OBJECTIVE -> Print the entire listing. Each line must match the original exactly.
SUPPLIED MATERIAL start
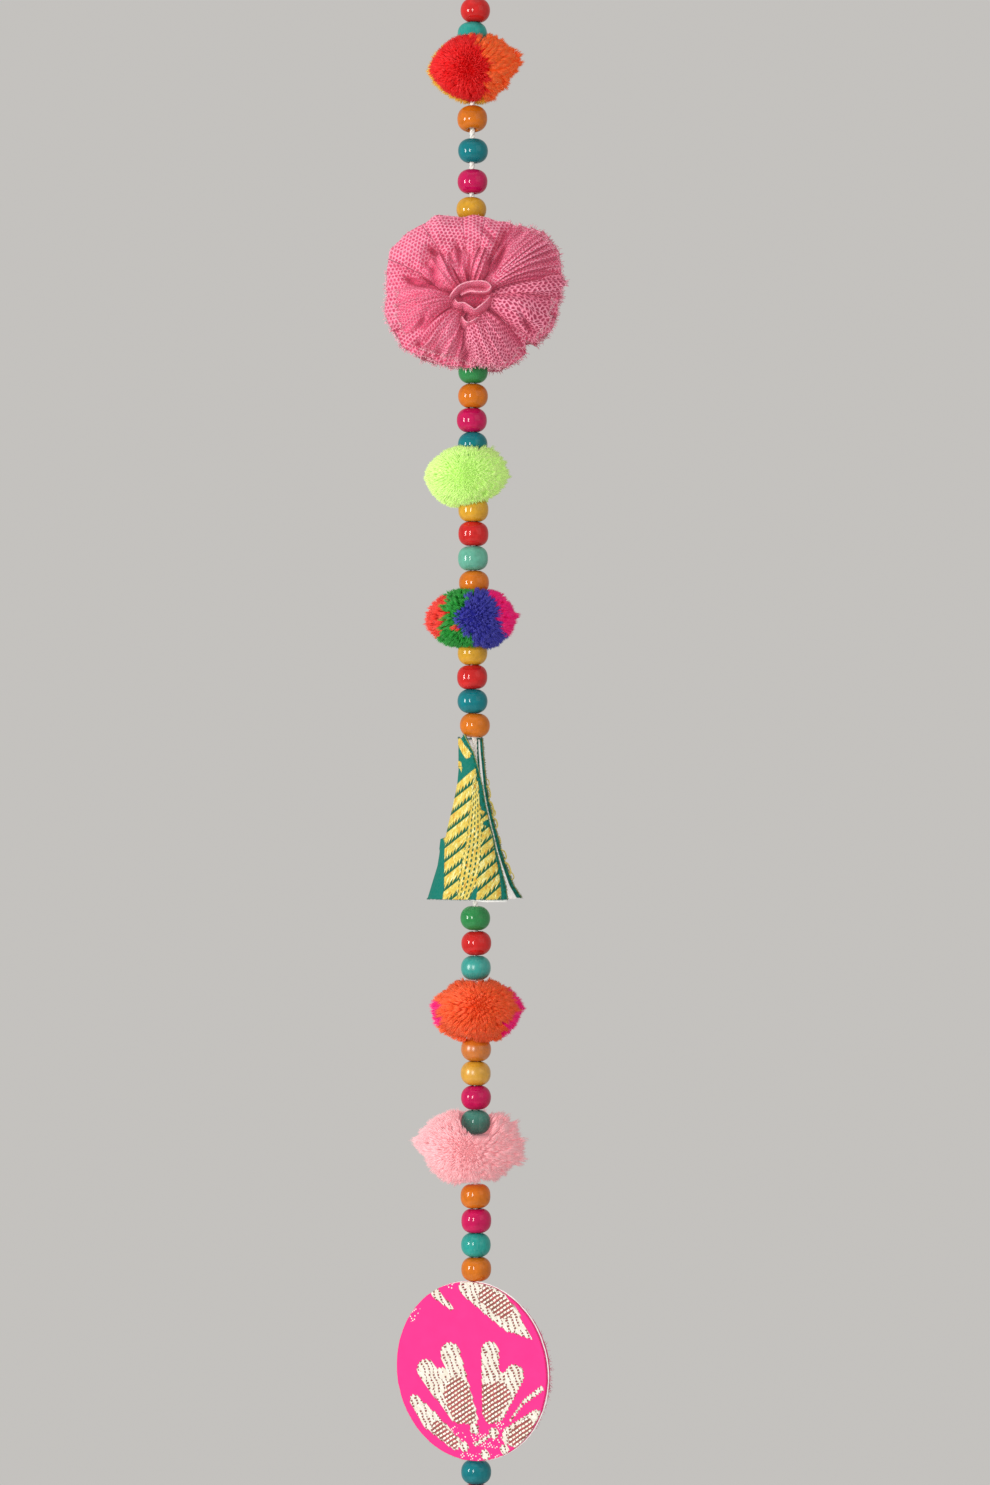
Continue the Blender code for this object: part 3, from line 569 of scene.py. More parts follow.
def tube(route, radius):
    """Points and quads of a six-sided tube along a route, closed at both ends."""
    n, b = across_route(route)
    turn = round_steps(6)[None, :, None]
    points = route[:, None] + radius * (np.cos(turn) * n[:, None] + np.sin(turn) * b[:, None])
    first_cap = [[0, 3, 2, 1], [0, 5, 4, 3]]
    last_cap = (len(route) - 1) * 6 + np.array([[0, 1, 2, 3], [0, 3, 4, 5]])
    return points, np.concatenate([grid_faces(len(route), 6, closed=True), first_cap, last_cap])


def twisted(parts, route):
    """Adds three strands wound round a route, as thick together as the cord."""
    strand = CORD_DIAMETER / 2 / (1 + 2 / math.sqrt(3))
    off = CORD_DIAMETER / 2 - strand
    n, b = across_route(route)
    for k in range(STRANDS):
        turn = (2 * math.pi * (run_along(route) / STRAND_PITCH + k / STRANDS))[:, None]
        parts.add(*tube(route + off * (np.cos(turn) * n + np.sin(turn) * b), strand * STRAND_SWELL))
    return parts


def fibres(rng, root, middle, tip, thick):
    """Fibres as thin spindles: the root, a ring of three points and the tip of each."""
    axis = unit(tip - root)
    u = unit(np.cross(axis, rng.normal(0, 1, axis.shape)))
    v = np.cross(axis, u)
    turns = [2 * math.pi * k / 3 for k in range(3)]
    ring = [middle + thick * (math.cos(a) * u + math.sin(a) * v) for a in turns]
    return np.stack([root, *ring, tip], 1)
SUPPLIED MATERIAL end
RESPONSE BELOW ->
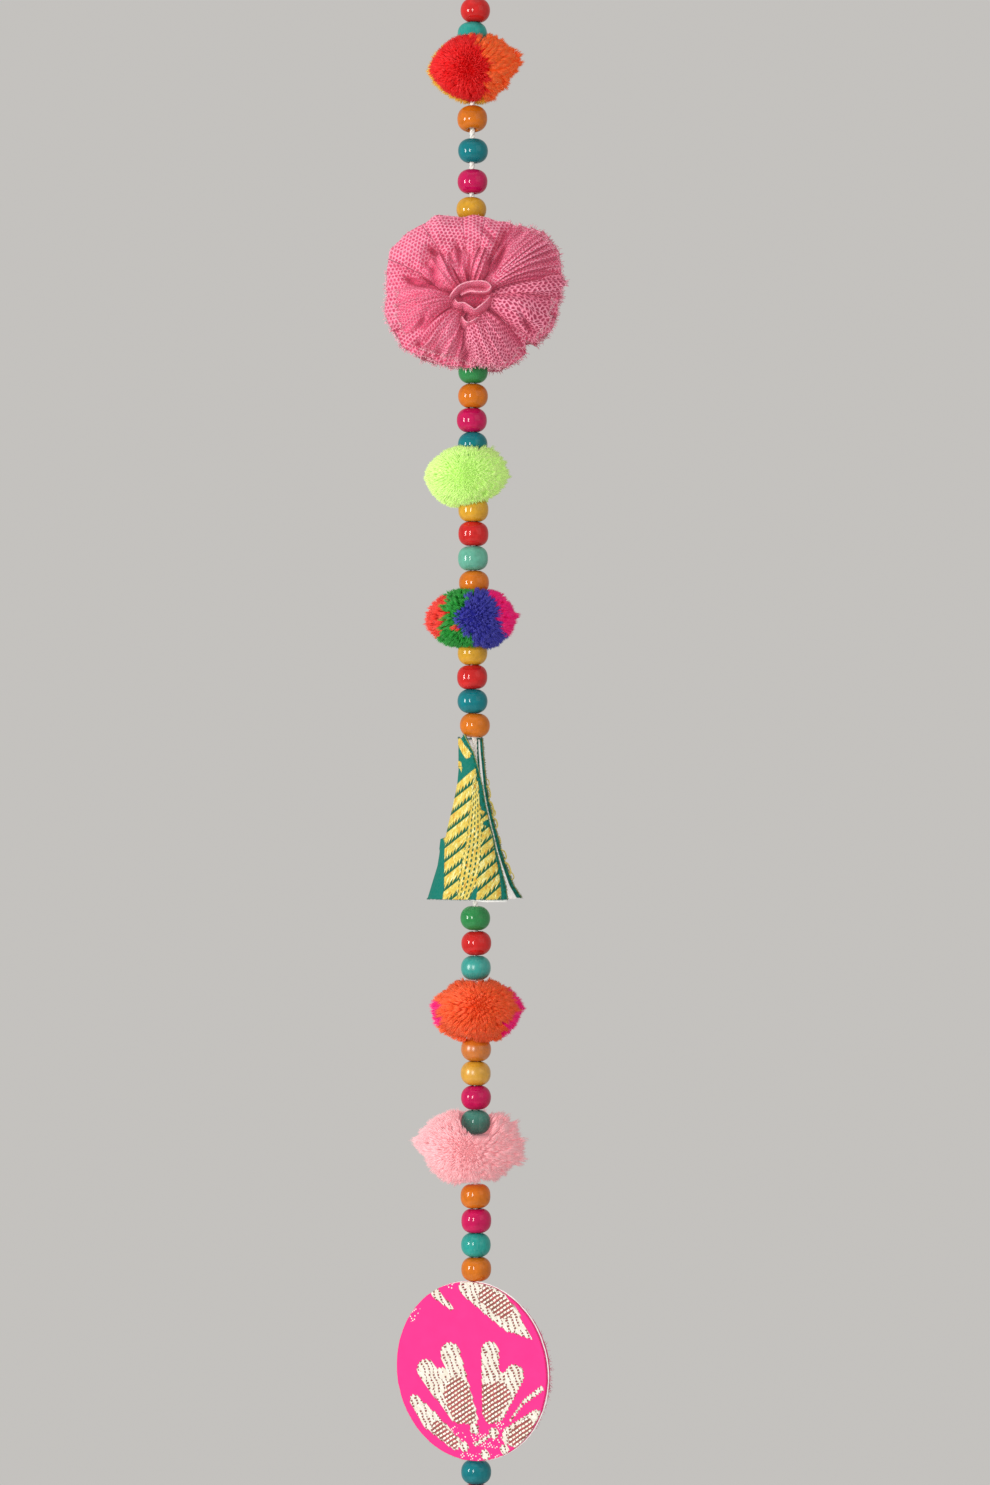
Continue the Blender code for this object: part 3, from line 569 of scene.py. More parts follow.
def tube(route, radius):
    """Points and quads of a six-sided tube along a route, closed at both ends."""
    n, b = across_route(route)
    turn = round_steps(6)[None, :, None]
    points = route[:, None] + radius * (np.cos(turn) * n[:, None] + np.sin(turn) * b[:, None])
    first_cap = [[0, 3, 2, 1], [0, 5, 4, 3]]
    last_cap = (len(route) - 1) * 6 + np.array([[0, 1, 2, 3], [0, 3, 4, 5]])
    return points, np.concatenate([grid_faces(len(route), 6, closed=True), first_cap, last_cap])


def twisted(parts, route):
    """Adds three strands wound round a route, as thick together as the cord."""
    strand = CORD_DIAMETER / 2 / (1 + 2 / math.sqrt(3))
    off = CORD_DIAMETER / 2 - strand
    n, b = across_route(route)
    for k in range(STRANDS):
        turn = (2 * math.pi * (run_along(route) / STRAND_PITCH + k / STRANDS))[:, None]
        parts.add(*tube(route + off * (np.cos(turn) * n + np.sin(turn) * b), strand * STRAND_SWELL))
    return parts


def fibres(rng, root, middle, tip, thick):
    """Fibres as thin spindles: the root, a ring of three points and the tip of each."""
    axis = unit(tip - root)
    u = unit(np.cross(axis, rng.normal(0, 1, axis.shape)))
    v = np.cross(axis, u)
    turns = [2 * math.pi * k / 3 for k in range(3)]
    ring = [middle + thick * (math.cos(a) * u + math.sin(a) * v) for a in turns]
    return np.stack([root, *ring, tip], 1)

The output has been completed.